■ Record excerpts ■

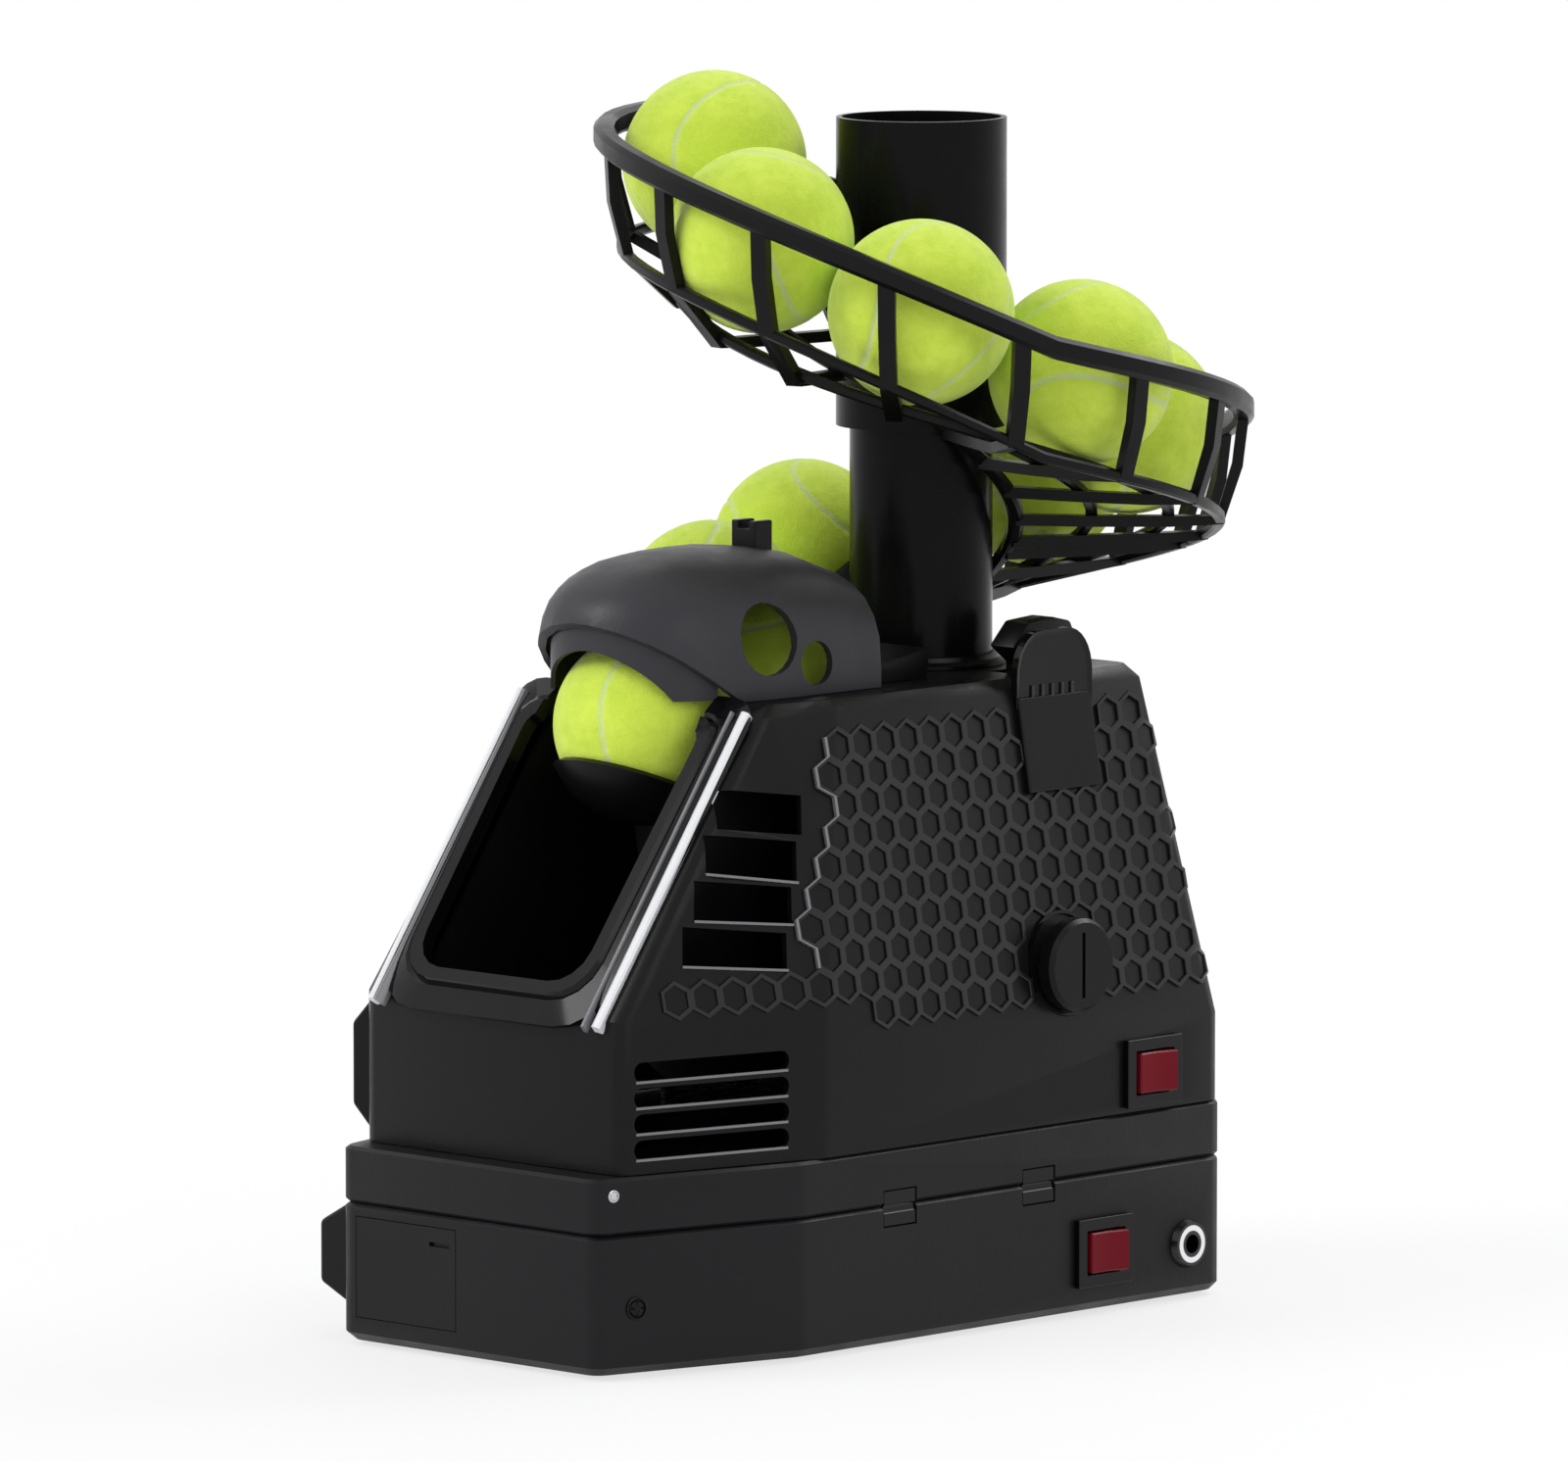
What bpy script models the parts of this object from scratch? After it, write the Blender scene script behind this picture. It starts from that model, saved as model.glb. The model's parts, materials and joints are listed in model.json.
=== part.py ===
"""Table-top ball machine: battery base, sloped housing with a throwing arm, and a spiral ball basket.

Metres, +Z up. The throwing mouth faces -Y and the control side faces +X. The origin is on the
ground under the middle of the outline, which runs from the base's front to the basket's rear.
"""

import math

import bmesh
import bpy
from mathutils import Matrix, Vector

# Fits and walls
GAP = 0.0003
WALL = 0.0028
LINER_WALL = 0.0024

# Base
FOOT_HEIGHT = 0.0015
FOOT_RADIUS = 0.009
BASE_LENGTH = 0.307
BASE_FRONT_HALF = 0.064
BASE_HALF = 0.085
FACET_SETBACK = 0.083
TRAY_TOP = 0.051
TRAY_CHAMFER = 0.0030
SKIRT_TOP = 0.0715
DECK_THICKNESS = 0.0035
BASE_FRONT_ROUND = 0.007
BASE_REAR_ROUND = 0.009

# Lever that sets the throw
LEVER_X = 0.045
LEVER_SETBACK = 0.245
LEVER_SLOT = 0.014
LEVER_SLOT_LENGTH = 0.033

# Base fittings
SCREW_RADIUS = 0.0020
SCREW_HEAD_RADIUS = 0.0038
SCREW_HEAD = 0.0028
SCREW_SINK = 0.0060
SCREW_POST_RADIUS = 0.0060
SCREW_INSET = 0.017
SCREW_FRONT_X = BASE_FRONT_HALF - 0.014
SCREW_FRONT_SETBACK = 0.018
SCREW_REAR_X = BASE_HALF - SCREW_INSET
SCREW_REAR_SETBACK = BASE_LENGTH - 0.026
SCREW_PLACES = tuple(
    (side * x, setback)
    for x, setback in ((SCREW_FRONT_X, SCREW_FRONT_SETBACK), (SCREW_REAR_X, SCREW_REAR_SETBACK))
    for side in (1, -1)
)
LATCH_SETBACKS = (0.1330, 0.2056)
LATCH_WIDTH = 0.016
LATCH_HEIGHT = 0.007
LATCH_DEPTH = 0.0025
LATCH_HOOK = 0.005
SCREW_BITE = 0.012
FOOT_PLACES = (
    ("front_right_foot", 0.042, 0.040),
    ("front_left_foot", -0.042, 0.040),
    ("rear_right_foot", 0.062, 0.245),
    ("rear_left_foot", -0.062, 0.245),
)
DOOR_WIDTH = 0.050
DOOR_HEIGHT = 0.036
DOOR_CENTRE = -0.031
DOOR_MIDDLE = 0.0285

# Housing
HOUSING_SETBACK = 0.012
KNEE_FRONT = 0.126
KNEE_FACET = 0.116
KNEE_REAR = 0.104
HOUSING_TOP = 0.231
TOP_SETBACK = 0.0885
TOP_FRONT_HALF = 0.060
TOP_FACET_HALF = 0.064
TOP_FACET_SETBACK = 0.122
TOP_REAR_HALF = 0.061
TOP_REAR_INSET = 0.019
TOP_ROUND = 0.004
HOUSING_REAR_INSET = 0.002
HOUSING_REAR_ROUND = 0.008

# Mouth
MOUTH_LOW_HALF = 0.041
MOUTH_HIGH_HALF = 0.043
MOUTH_SILL = 0.010
MOUTH_HEIGHT = 0.106
MOUTH_ROUND = 0.014
FRAME_BORDER = 0.0155
FRAME_PROUD = 0.006
FRAME_LAND = 0.004
FRAME_EDGE = 0.002

# Vents
VENT_PITCH = 0.0165
VENT_SLAT = 0.0024
UPPER_VENTS = 4
UPPER_VENT_FOOT = 0.020
UPPER_VENT_LEFT = 0.018
UPPER_VENT_RIGHT = 0.066
UPPER_VENT_LEAN = 0.30
LOWER_VENTS = 4
LOWER_VENT_PITCH = 0.0092
LOWER_VENT_SLAT = 0.0022
LOWER_VENT_FOOT = 0.004
LOWER_VENT_LEFT = 0.006
LOWER_VENT_RIGHT = 0.070

# Ball and its spiral
BALL_RADIUS = 0.0335
BALL_PITCH = 0.1735
BALL_GAP = 0.0005
BALL_START = math.radians(215.0)
BALL_START_HEIGHT = 0.4125
BASKET_BALLS = 6
CHUTE_BALLS = 3

# Post and hub
POST_SETBACK = 0.2335
POST_RADIUS = 0.026
POST_WALL = 0.003
POST_TOP = 0.400
POST_SOCKET = 0.022
COLLAR_RADIUS = 0.0308
COLLAR_HEIGHT = 0.004
HUB_RADIUS = 0.031
HUB_BOTTOM = 0.318
HUB_TOP = 0.430
HUB_SHOULDER = 0.003
HUB_LIP = 0.002

# Basket
HUB_ROOM = 0.0115
RAIL_ROOM = 0.004
RAIL_WIDTH = 0.0075
WALL_TUCK = 0.005
BALL_SEAT = 0.0008
BALL_TURN_RADIUS = HUB_RADIUS + HUB_ROOM + BALL_RADIUS
RAIL_OUTER = BALL_TURN_RADIUS + BALL_RADIUS + RAIL_ROOM + RAIL_WIDTH
WALL_FOOT_RADIUS = RAIL_OUTER - RAIL_WIDTH - WALL_TUCK
RAIL_HEIGHT = 0.0085
BASKET_DEPTH = 0.040
RIB_STEP = math.radians(24.0)
UPPER_BAYS = 10
LOWER_BAYS = 3
BASKET_LEAD = math.radians(27.5)
RIB_WIDTH = 0.0062
RIB_THICKNESS = 0.0040
START_LIFT = 0.020
START_TUCK = 0.003
START_LIFT_SPAN = math.radians(150.0)
RAIL_RISE = 0.0015
ROD_WIDTH = 0.0042
FLOOR_RAIL_OFFSET = 0.014
INNER_RAIL_RADIUS = 0.0345
INNER_RAIL_WIDTH = 0.0055
RIB_BOW = 0.002
PLATE_SKIRT = 0.003
PLATE_DIP = 0.020
PLATE_ROOT = 0.020
PLATE_THICK = 0.0025
RIB_SAG = 0.0004
RIB_INSET = math.radians(5.0)

# Feed chute
CHUTE_FALL = 0.120
CHUTE_END = math.radians(630.0)
CHUTE_CLEARANCE = 0.0035
CHUTE_WALL = 0.0022
CHUTE_FRONT = 0.131
CHUTE_REAR = 0.196
TUNNEL_FRONT = 0.050
PIPE_SIDES = 22

# Hood
HOOD_HALF = 0.0480
HOOD_WALL = 0.0025
HOOD_NOSE = 0.0560
HOOD_FULL = 0.1180
HOOD_PEAK = 0.1300
HOOD_REAR = 0.1620
HOOD_NOSE_HEIGHT = 0.2535
HOOD_CROWN = 0.2815
HOOD_DROOP = 0.0080
HOOD_ROUND = 2.4
HOOD_RINGS = 10
HOOD_FIRST_RING = 0.0006
HOOD_CROWDING = 1.6
HOOD_STEPS = 14
HOOD_SPRING = 0.15
HOOD_SQUARE = 0.75
BROW_SETBACK = 0.0920
BROW_LIFT = 0.0010
BROW_SLOPE = 0.75
HOOD_HOLES = ((0.1066, 0.2525, 0.0130), (0.1290, 0.2425, 0.0080))

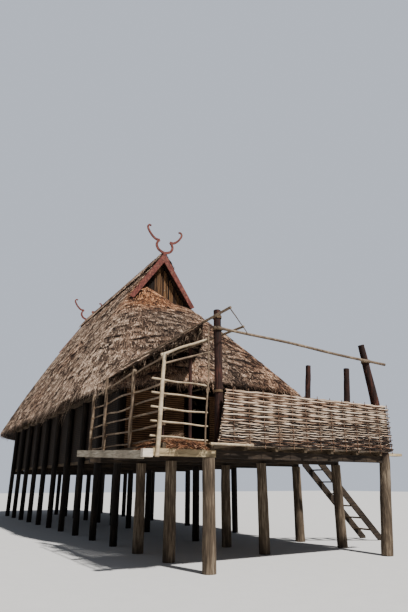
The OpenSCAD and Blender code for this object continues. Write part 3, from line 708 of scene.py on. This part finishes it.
def fringeBlade(r, p, down, across, up, lean, hang, shrink):
    length = (0.09 + 0.24 * hang + 0.05 * r.random()) * shrink
    way = down * (0.6 + 0.4 * r.random()) + across * (lean + r.gauss(0, 0.10))
    way += Vector((0, 0, -0.7 * r.random()))
    root = p - down * 0.12 + across * r.gauss(0, 0.012)
    under = r.random() < 0.6
    root += -up * roof["thick"] * 0.8 * r.random() * shrink if under else up * r.uniform(0, 0.02)
    return root, way, length, under


def tuftBlade(r, p, down, across, up, lean, reach):
    length = r.uniform(*reach)
    way = down + across * (lean + r.gauss(0, 0.22)) + up * r.uniform(-0.02, 0.09)
    return p - down * 0.06 + across * r.gauss(0, 0.03) - up * 0.004, way, length


def lyingBlade(r, p, down, across, up, reach):
    length = r.uniform(*reach)
    way = down + across * r.gauss(0, 0.16) + up * r.uniform(-0.03, 0.04)
    return p - down * length * 0.4 + up * r.uniform(-0.02, 0.012), way, length


def aboveGap(p, down, gaps):  # a straw near a gap is moved up, so that it ends above it
    for q in gapForm["reach"]:
        if gaps.find(p + down * q)[2] < gapForm["clear"]:
            return p - down * (gapForm["back"] - q)
    return p


def strawField(name, count, face, kind, seed, reach=None, shrink=1.0, tone=0.54, gaps=None):
    r = random.Random(seed)
    form = strawKinds[kind]
    straws = []
    for u, t in evenSpots(face, r, count // form["blades"], *form["band"]):
        p = face(u, t)
        down, across, up = directions(face, u, t)
        if gaps is not None:
            p = aboveGap(p, down, gaps)
        hot = warmth(p)
        # painted light: straw in the wing's shadow is drawn paler and warmer
        wingLight = paintedWingLight(u, t, name)
        bands = strawTint["bands"] * ripple(p)
        along = strawTint["alongFront"] * (u - 0.4) if "front" in name else 0.0
        lean = r.gauss(0, 0.14)
        hang = r.random() ** 2 * (2.2 if r.random() < 0.04 else 1.0)
        for _ in range(form["blades"]):
            under = False
            if kind == "fringe":
                root, way, length, under = fringeBlade(r, p, down, across, up, lean, hang, shrink)
            elif kind == "tuft":
                root, way, length = tuftBlade(r, p, down, across, up, lean, form["length"])
            else:
                root, way, length = lyingBlade(r, p, down, across, up, reach or form["length"])
            width = r.uniform(*form["width"])
            # fringe blades rooted under the edge are darker: painted shade beneath the eave
            light = (tone - strawTint["under"] if under else tone) + bands + along + strawTint["wingLight"] * wingLight
            tint = clamp(r.gauss(light, strawTint["spread"]))
            warm = clamp(hot * r.uniform(0.7, 1.3) + strawTint["wingLightWarm"] * wingLight)
            straws.append((root, way, up, length, width, tint, warm))
    keep(name, scatter(name, straws, kind == "tuft"), "straw")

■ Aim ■
Verbatim output is expected for the lines from the start of the data to the line in which "LEVER_SLOT_LENGTH = 0.033" appears, both included.

■ Exercise response ■
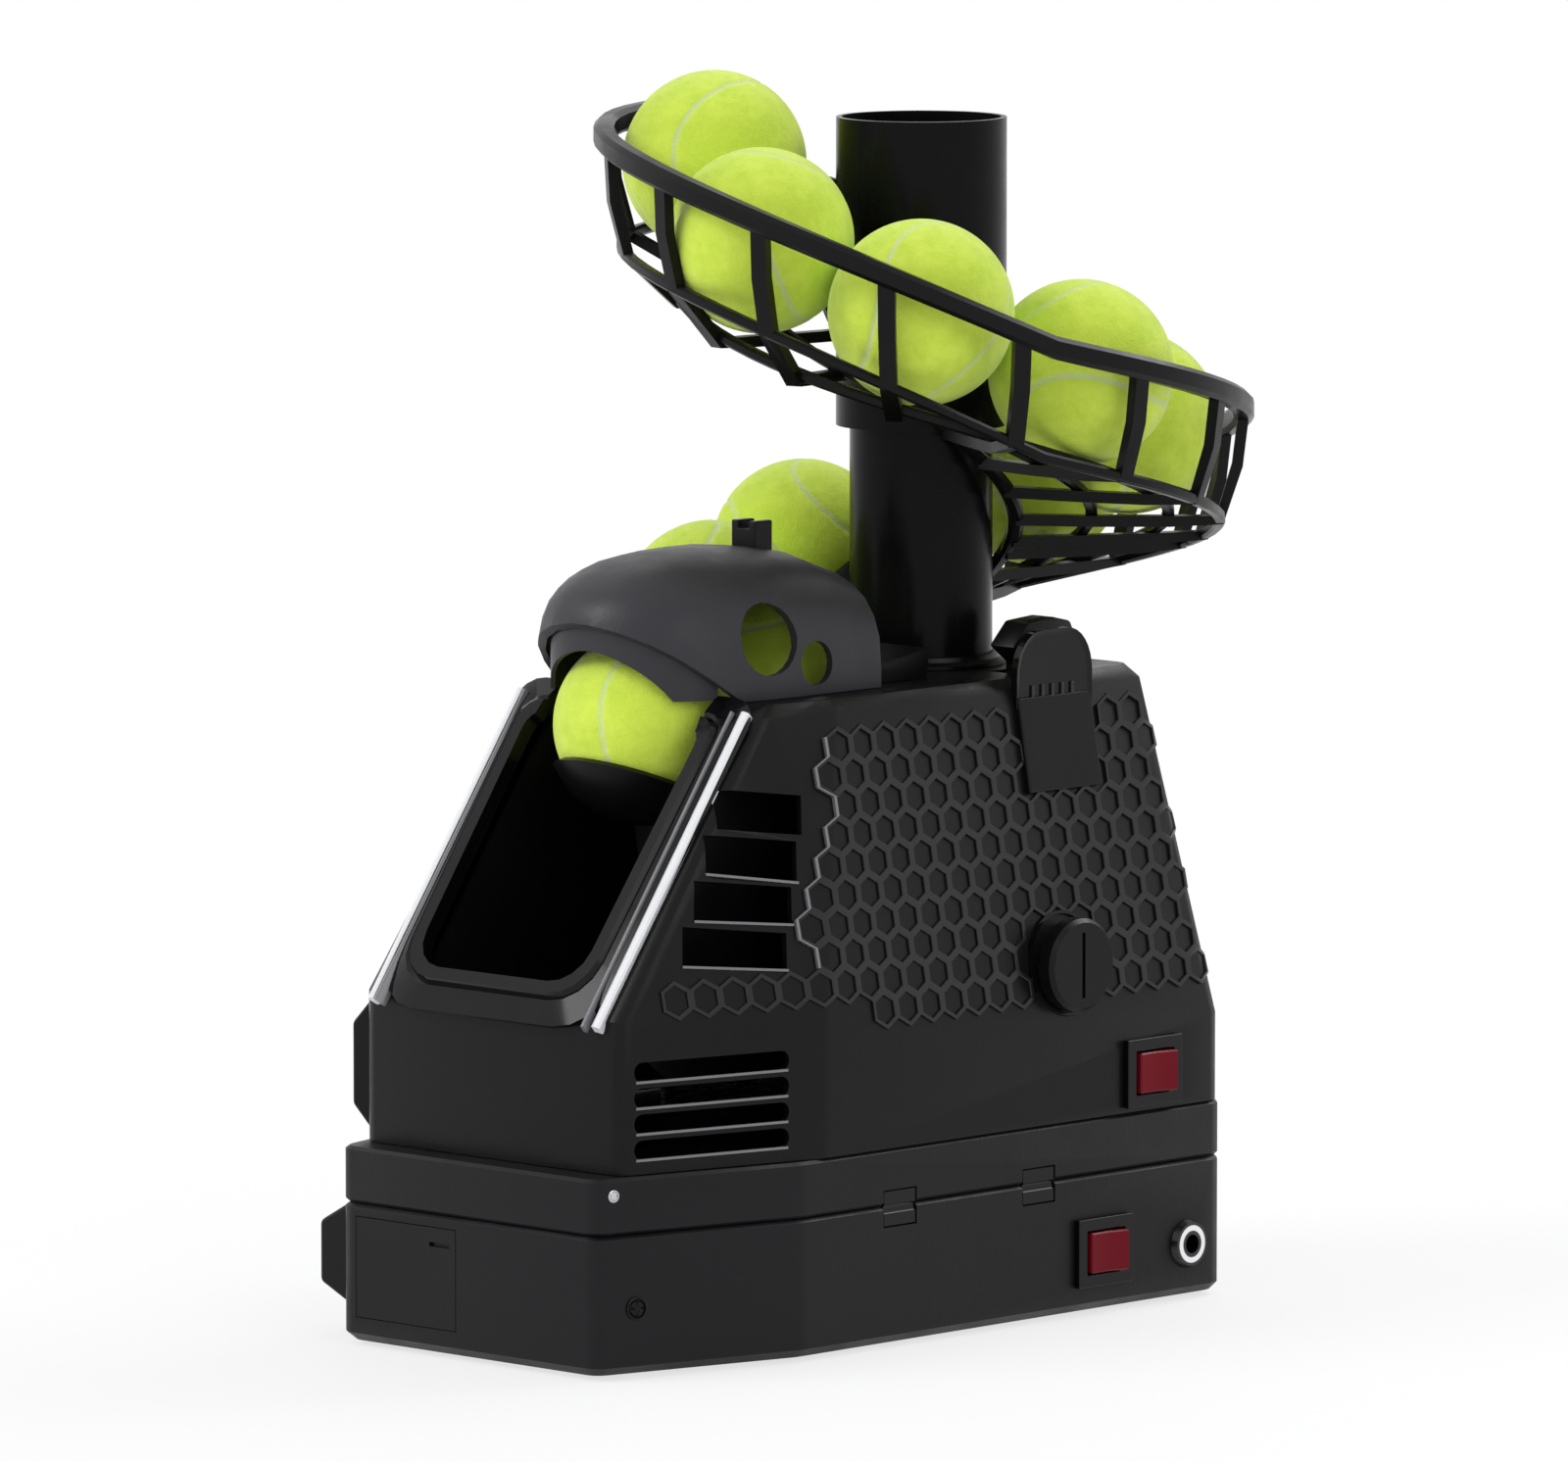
What bpy script models the parts of this object from scratch? After it, write the Blender scene script behind this picture. It starts from that model, saved as model.glb. The model's parts, materials and joints are listed in model.json.
=== part.py ===
"""Table-top ball machine: battery base, sloped housing with a throwing arm, and a spiral ball basket.

Metres, +Z up. The throwing mouth faces -Y and the control side faces +X. The origin is on the
ground under the middle of the outline, which runs from the base's front to the basket's rear.
"""

import math

import bmesh
import bpy
from mathutils import Matrix, Vector

# Fits and walls
GAP = 0.0003
WALL = 0.0028
LINER_WALL = 0.0024

# Base
FOOT_HEIGHT = 0.0015
FOOT_RADIUS = 0.009
BASE_LENGTH = 0.307
BASE_FRONT_HALF = 0.064
BASE_HALF = 0.085
FACET_SETBACK = 0.083
TRAY_TOP = 0.051
TRAY_CHAMFER = 0.0030
SKIRT_TOP = 0.0715
DECK_THICKNESS = 0.0035
BASE_FRONT_ROUND = 0.007
BASE_REAR_ROUND = 0.009

# Lever that sets the throw
LEVER_X = 0.045
LEVER_SETBACK = 0.245
LEVER_SLOT = 0.014
LEVER_SLOT_LENGTH = 0.033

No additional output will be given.